A common communion meditation will usually be pointed at how Christians need to examine their hearts before taking the sacrament to be right with God. This usually comes from bad exegesis of 1 Cor 11.28. Though, it should be pointed out that the introspective idea of self-examination and conscience is not absent from the early church fathers (Irenaeus, Against Heresies 4.18.3). This practice along with the fact that the early church celebrated the Lord's Supper (LS) as a communal meal and likely used only one cup as a symbol of unity (1 Cor 11; Didache 9–10), always gave me the sneaking suspicion that the church has been practicing communion wrong my whole Christian life.
While there are certainly differences between the practices of the apostolic fathers and today, there are many more similarities. It is worth enumerating some of the key similarities and differences to explain further. First the differences make it clear that we may have lost some of the reverence and purpose of the supper in pursuing practicality. For example, the Didache, with little explanation, describes the communal meal involving a cup and bread with prayers of thanksgiving. Not totally different except that this implies one cup. When I brought this practice up to a Sunday school class someone astutely observed, "How could we even do that at our church?" Practically, it would be impossible. Also, throughout the fathers, the LS is always a practice that is open only to baptized believers (Didache 9). Justin, similarly, has a closed communion (First Apology 66). Only Christians could partake of the supper and those who were at the gathering who had not been baptized were asked to leave. I mentioned this to some fellow staff members and they scoffed at the idea. One can imagine how off-putting such a practice would be for visitors. One minister was blown away, "Imagine how people would feel if we asked them to leave during communion!" The concerns with these practices are important, but do we lose reverence for convenience?

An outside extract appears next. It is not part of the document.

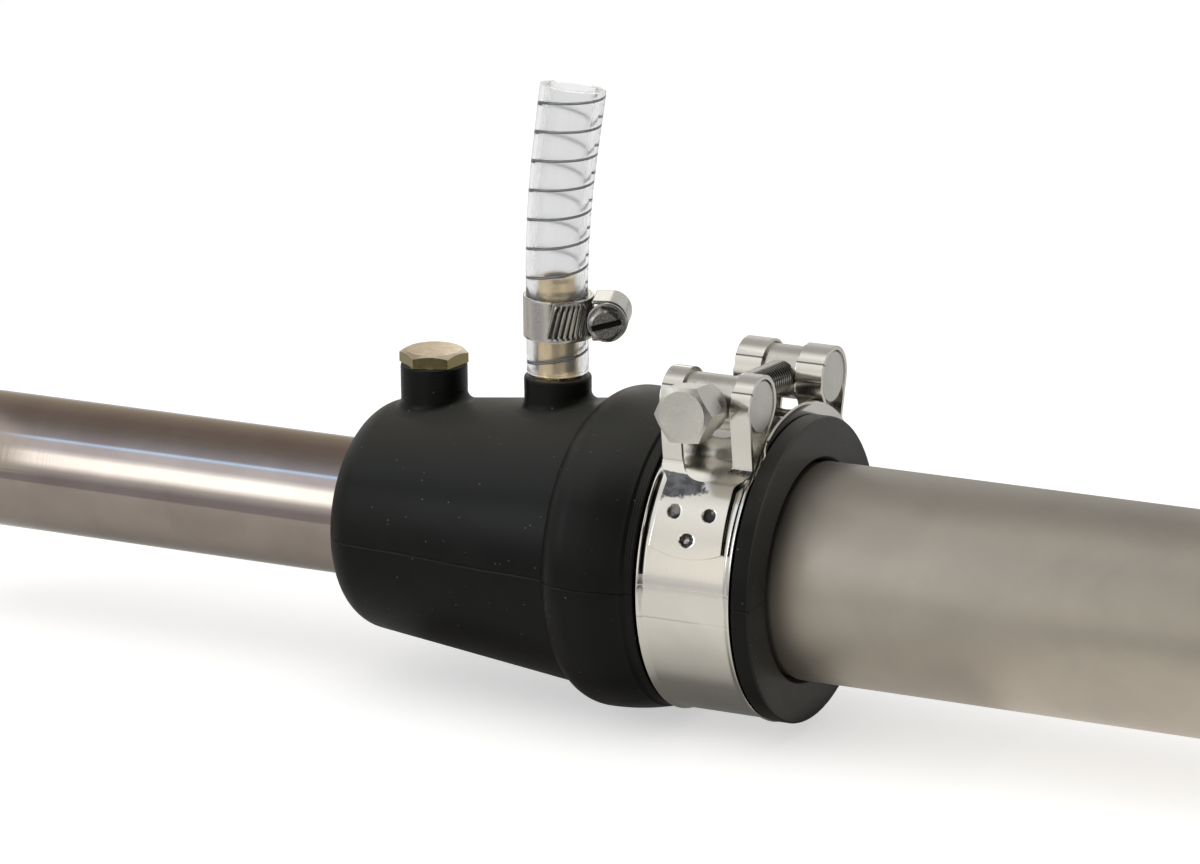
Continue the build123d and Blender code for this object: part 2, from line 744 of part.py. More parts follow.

Despite these differences, there are also some striking similarities. After the LS is brought into the assembly, the gathering of the saints exhort one another, read scripture, hear verbal instruction, pray, partake of the LS and then care for the poor (First Apology 67). Say, what you will, but this "order of service" is very similar to what many churches do every Sunday. Furthermore, the theology of this sacrament has remained largely the same, though certainly Christians have fought over what exactly it means and what exactly happens when the LS is consumed. Sadly, it does not serve as the symbol of unity it once did (Didache 9.4; 1 Clement 40–41; Ignatius Eph 20.2; Mag. 6.2; 7.1; Tral. 8.1; Phil 4; etc.). Still, the consuming of Jesus’ body and blood as a proclamation of our participation in his death and resurrection is alive in the church today. There were different communion practices in the early church just as there are today. Perhaps the diversity is clue that this meal of proclaiming the Lordship of Christ is culturally embodied in different ways. Perhaps we haven't missed the point so badly.